In the proposed budget for FY 2018 it released last week, the White House described plans to merge the Office of Federal Contract Compliance Programs (OFCCP) into the Equal Employment Opportunity Commission (EEOC). The OFCCP, which is currently part of the federal Department of Labor, is responsible for ensuring that employers who do business with the federal government adhere to non-discrimination and affirmative action requirements in their federal contract work. The EEOC, which operates independently from the Department of Labor, is responsible for enforcing federal equal employment opportunity statutes prohibiting employer discrimination against workers.
In its Congressional Budget Justification for the OFCCP
, the Trump Administration justified the proposed merger by explaining that it would "promote greater policy coordination, management efficiency and cost effectiveness" by "consolidating the oversight of federal equal employment opportunity under one roof." The Administration views this transition as a method for taking "advantage of the opportunities to improve employment civil rights protection."
But organizations representing both employers and workers disagree. The Chamber of Commerce has stated its opposition to the proposal, with representatives explaining that the two agencies have different missions, procedures and remedies that would be confused if they were housed under one roof. Employee organizations like the NAACP have also spoken out against the proposed merger as well, raising concerns that it could result in reduced enforcement and protection of worker rights.
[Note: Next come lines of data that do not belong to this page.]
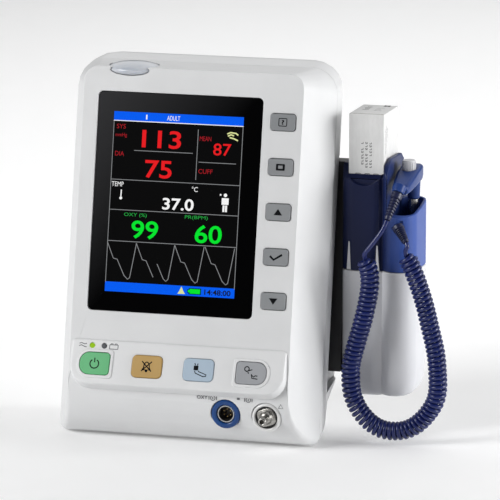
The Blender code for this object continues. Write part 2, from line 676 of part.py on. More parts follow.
def build_probe(body, materials):
    """Probe handle, shaft and ejector button."""
    probe = make_empty("probe_frame", (*WELL_AT, 0), body)
    handle = make_object("probe_handle", loft([
        [(x, y, z) for x, z in rounded_rect(half, low, high, 2.2, 2.4)]
        for y, half, low, high in HANDLE_STATIONS]), materials["blue"], probe,
        (EJECTOR_AT[0] - WELL_AT[0], -WELL_AT[1], 0.0))
    neck = turned([(4.0, 153.0), (4.6, 168.0)], 16)
    neck_obj = make_object("handle_neck_cutter", neck, None, probe)
    cut_with(handle, neck_obj, "UNION")
    boss_frame = make_empty("handle_boss_frame", PROBE_RELIEF[0], body)
    boss_frame.rotation_euler = relief_turn(PROBE_RELIEF)
    boss = make_object("handle_boss_cutter", turned([(4.0, -6.0), (4.0, -GAP)], 16), None,
                       boss_frame)
    cut_with(handle, boss, "UNION")
    ejector_place = (EJECTOR_AT[0] - WELL_AT[0], EJECTOR_AT[1] - WELL_AT[1], 0.0)
    cut(handle, "ejector_hole_cutter", turned([(4.7, 165.8), (4.7, 180.0)], 16), probe,
        ejector_place)
    shaft = [(1.2, 60.0), (2.0, 61.2), (2.0, 140.0), (3.3, 144.0), (3.3, 152.7)]
    make_object("probe_shaft", turned(shaft, 14), materials["metal"], probe, smooth=True)
    button = make_empty("ejector_frame", ejector_place, probe)
    cap = [(4.3, 169.0), (4.3, 178.8), (3.7, 179.6)]
    make_object("ejector_button", turned(cap, 18), materials["carton"], button, smooth=True)


# The probe cord: from the probe's relief to the coil, the coil, and on to its socket.
LEAD_PROBE = [(126.9, 46.2, 146.5), (124.6, 43.8, 140.6), (119.6, 42.8, 133.2),
              (114.6, 43.2, 126.8), (112.4, 44.2, 123.6)]
COIL_PROBE = [(115.8, 45.0, 122.0), (116.2, 45.0, 102.4), (112.6, 45.0, 83.7),
              (108.0, 45.0, 67.2), (104.4, 45.0, 53.0), (104.1, 45.0, 44.5)]
COIL_SOCKET = [(104.1, 45.0, 44.1), (104.4, 45.2, 37.0), (105.9, 45.7, 30.0), (110.1, 46.4, 21.6),
               (116.3, 47.6, 14.6), (123.4, 49.0, 10.4), (131.4, 50.4, 9.2),
               (139.3, 51.6, 10.4), (146.3, 52.6, 14.4), (152.5, 53.2, 21.0),
               (157.2, 53.4, 28.8), (159.0, 53.4, 36.2), (159.2, 53.2, 44.4),
               (157.9, 53.0, 60.5), (154.2, 52.6, 77.0), (149.6, 52.2, 95.4),
               (143.4, 51.6, 113.0), (137.6, 51.2, 126.3)]
LEAD_SOCKET = [(138.0, 51.1, 127.6), (139.0, 51.0, 129.0), (139.1, 51.4, 130.5),
               (138.3, 52.15, 131.5)]


def build_cord(body, materials):
    navy = materials["cord"]
    make_tube("cord_lead_probe", LEAD_PROBE, 6.5, LEAD_DIAMETER, 2, navy, body)
    make_tube("cord_coil_probe", COIL_PROBE, 7.0, COIL_DIAMETER, 3, navy, body)
    make_tube("cord_coil_socket", COIL_SOCKET, 7.0, COIL_DIAMETER, 3, navy, body)
    make_tube("cord_lead_socket", LEAD_SOCKET, 2.0, LEAD_DIAMETER, 2, navy, body)


def build_all():
    clear_scene()
    materials = {
        "white": make_material("white_housing", (0.78, 0.79, 0.80), 0.38),
        "glass": make_material("window_glass", (0.01, 0.01, 0.012), 0.08),
        "dark": make_material("dark_plastic", (0.03, 0.03, 0.035), 0.45),
        "metal": make_material("bright_metal", (0.62, 0.62, 0.60), 0.28, 1.0),
        "board": make_material("circuit_board", (0.03, 0.20, 0.08), 0.5),
        "grey_key": make_material("grey_key", (0.30, 0.32, 0.33), 0.45),
        "power_button": make_material("green_key", (0.16, 0.52, 0.27), 0.4),
        "silence_button": make_material("amber_key", (0.56, 0.36, 0.11), 0.4),
        "cuff_button": make_material("pale_blue_key", (0.46, 0.56, 0.66), 0.4),
        "trend_button": make_material("mid_grey_key", (0.36, 0.37, 0.38), 0.4),
        "ac_lamp": make_material("green_lamp", (0.45, 0.62, 0.12), 0.3),
        "battery_lamp": make_material("grey_lamp", (0.12, 0.12, 0.12), 0.3),
        "lens": make_material("alarm_lens", (0.72, 0.76, 0.82), 0.25),
        "socket_blue": make_material("socket_blue", (0.03, 0.14, 0.42), 0.4),
        "blue": make_material("chamber_blue", (0.03, 0.06, 0.24), 0.42),
        "cord": make_material("cord_blue", (0.02, 0.03, 0.20), 0.35),
        "carton": make_material("white_card", (0.72, 0.72, 0.71), 0.7),
        "rubber": make_material("grey_rubber", (0.08, 0.08, 0.08), 0.8),
    }
    body = make_empty("body_frame", (BODY_X, BODY_Y, 0.0))
    face = make_empty("face_frame", (0.0, 0.0, DATUM_Z), body, math.radians(90) - LEAN)
    build_front_shell(face, body, materials["white"])
    make_object("alarm_lens", lens_solid(), materials["lens"], body, smooth=True)
    build_display(face, materials["glass"], materials["dark"], materials["metal"])
    build_side_keys(face, materials["grey_key"], materials["board"])
    build_key_bar(face, materials)
    build_sockets(body, materials)
    build_rear(body, materials)
    build_inside(face, body, materials)
    build_housing(body, materials)
    build_chamber(body, materials)
    build_probe(body, materials)
    build_relief("probe_strain_relief", PROBE_RELIEF, materials["cord"], body)
    build_relief("socket_strain_relief", SOCKET_RELIEF, materials["cord"], body)
    build_cord(body, materials)


build_all()
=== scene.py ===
import math

import bmesh
import bpy
from mathutils import Matrix, Vector


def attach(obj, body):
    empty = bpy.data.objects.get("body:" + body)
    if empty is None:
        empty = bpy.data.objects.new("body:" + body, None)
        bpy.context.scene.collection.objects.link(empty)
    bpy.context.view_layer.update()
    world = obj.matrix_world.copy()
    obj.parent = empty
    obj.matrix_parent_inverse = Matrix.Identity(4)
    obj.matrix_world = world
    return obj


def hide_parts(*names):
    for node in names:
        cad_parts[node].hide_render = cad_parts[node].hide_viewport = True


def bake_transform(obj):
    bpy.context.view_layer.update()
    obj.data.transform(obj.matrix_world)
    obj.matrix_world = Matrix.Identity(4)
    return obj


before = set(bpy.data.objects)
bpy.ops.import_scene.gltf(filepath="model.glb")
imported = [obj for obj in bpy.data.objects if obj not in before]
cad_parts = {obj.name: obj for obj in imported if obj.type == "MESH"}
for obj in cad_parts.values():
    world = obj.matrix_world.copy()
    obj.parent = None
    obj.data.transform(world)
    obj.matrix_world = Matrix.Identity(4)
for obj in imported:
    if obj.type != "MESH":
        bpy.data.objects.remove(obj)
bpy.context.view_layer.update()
print("frame loaded with", len(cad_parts), "nodes")

# The monitor is laid out in millimetres: x from its centre plane, y back from the
# foot of its face, z up from the surface it stands on.
mm = 0.001
monitorX = -26.75
monitorY = -54.699
lean = math.radians(11.3)      # how far the face leans back
faceFoot = 7.0                 # height where the face's own measure starts
barKeyRow = 44.7               # the large keys' row, up the face
barTop = 60.0                  # upper edge of the key bar, up the face
barThin = 0.9                  # how far the bar stands out there
barFall = 6.1 / 28.0           # how fast it grows thicker downwards
barSlope = math.atan(barFall)
socketDrop = math.radians(3.0)


def bodyPoint(x, y, z):
    return Vector(((monitorX + x) * mm, (monitorY + y) * mm, z * mm))


def barDepth(height):
    return barThin + (barTop - height) * barFall


def turnX(degrees):
    return Matrix.Rotation(math.radians(degrees), 4, "X")


def shift(x, y, z=0.0):
    return Matrix.Translation(Vector((x, y, z)) * mm)


def bodyPlace(x, y, z=0.0):
    return Matrix.Translation(bodyPoint(x, y, z))


faceFrame = bodyPlace(0, 0, faceFoot) @ turnX(90 - math.degrees(lean))
barFrame = faceFrame @ shift(0, barKeyRow, barDepth(barKeyRow)) @ turnX(-math.degrees(barSlope))


def facePlace(x, height, out=0.0):
    return faceFrame @ shift(x, height, out)


def barPlace(x, up=0.0, out=0.0):
    return barFrame @ shift(x, up, out)


def socketPlace(x, y, z):
    return bodyPlace(x, y, z) @ turnX(90 + math.degrees(socketDrop))


def backPlace(x, z, y=104.5):
    return bodyPlace(x, y, z) @ turnX(90) @ Matrix.Rotation(math.pi, 4, "Y")


def clearSelection():
    if bpy.context.object and bpy.context.object.mode != "OBJECT":
        bpy.ops.object.mode_set(mode="OBJECT")
    bpy.ops.object.select_all(action="DESELECT")


def selectOnly(*pieces):
    clearSelection()
    for piece in pieces:
        piece.select_set(True)
    bpy.context.view_layer.objects.active = pieces[0]


def pickEdges(piece, test):
    bpy.ops.mesh.select_mode(type="EDGE")
    bpy.ops.mesh.select_all(action="DESELECT")
    mesh = bmesh.from_edit_mesh(piece.data)
    for edge in mesh.edges:
        edge.select_set(test(edge.verts[0].co, edge.verts[1].co))
    bmesh.update_edit_mesh(piece.data)


def bevelEdges(piece, test, width, steps, clamp=False):
    bpy.ops.object.mode_set(mode="EDIT")
    pickEdges(piece, test)
    bpy.ops.mesh.bevel(offset=width * mm, segments=steps, affect="EDGES", clamp_overlap=clamp)
    bpy.ops.object.mode_set(mode="OBJECT")


def isUpright(a, b):
    return abs(a.z - b.z) > 1e-6


def roundRim(piece, top, width, steps):
    # rounds every edge that lies in the upper face
    level = top * mm - 1e-6
    bevelEdges(piece, lambda a, b: a.z > level and b.z > level, width, steps)


def place(piece, matrix):
    piece.matrix_world = matrix @ piece.matrix_world
    selectOnly(piece)
    bpy.ops.object.transform_apply(location=True, rotation=True, scale=True)


def settle(piece, name, body, slot, material, nodes=(), angle=35):
    selectOnly(piece)
    bpy.ops.object.transform_apply(location=True, rotation=True, scale=True)
    piece.name = name
    piece.data.name = name
    piece.data.materials.clear()
    piece.data.materials.append(material)
    bpy.ops.object.shade_smooth_by_angle(angle=math.radians(angle))
    even = piece.modifiers.new("even", "WEIGHTED_NORMAL")
    even.keep_sharp = True
    applyAll(piece)
    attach(piece, body)
    if nodes:
        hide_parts(*nodes)


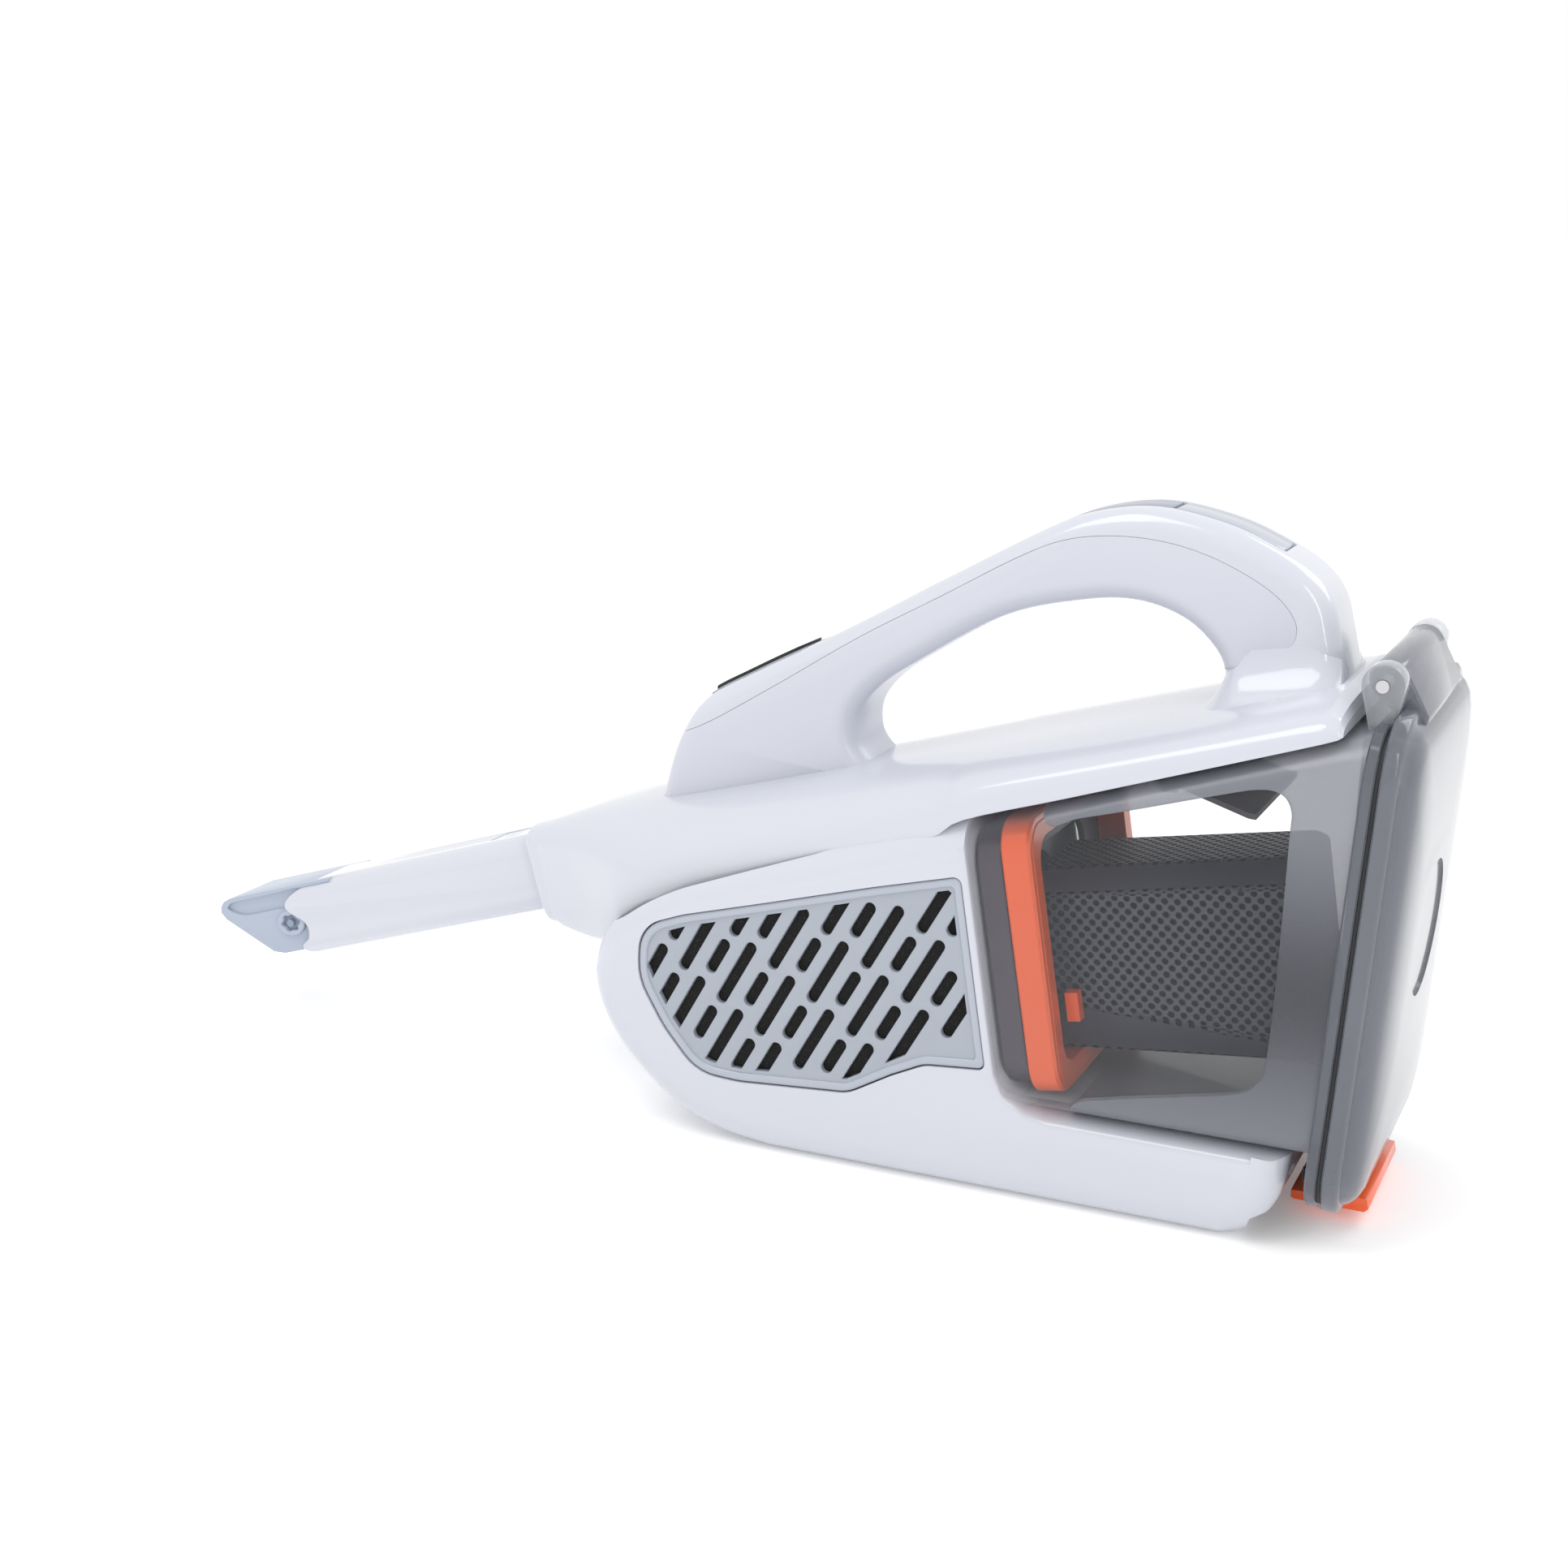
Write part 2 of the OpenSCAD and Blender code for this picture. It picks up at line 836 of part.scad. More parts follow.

It is not often that organizations with such different objectives agree on issues, which suggests that the White House will have an uphill battle in moving forward with the merger. This is particularly the case where, in addition to opposition from both employer and worker groups, the White House faces legal hurdles including the EEOC's lack of statutory authority to enforce the executive order, statutes and regulations at the core of the OFCCP's work. Amending these laws would take Congressional action. The White House will have its work cut out for it in building support among both Democrats answering to employee groups and Republicans responding to employer constituencies.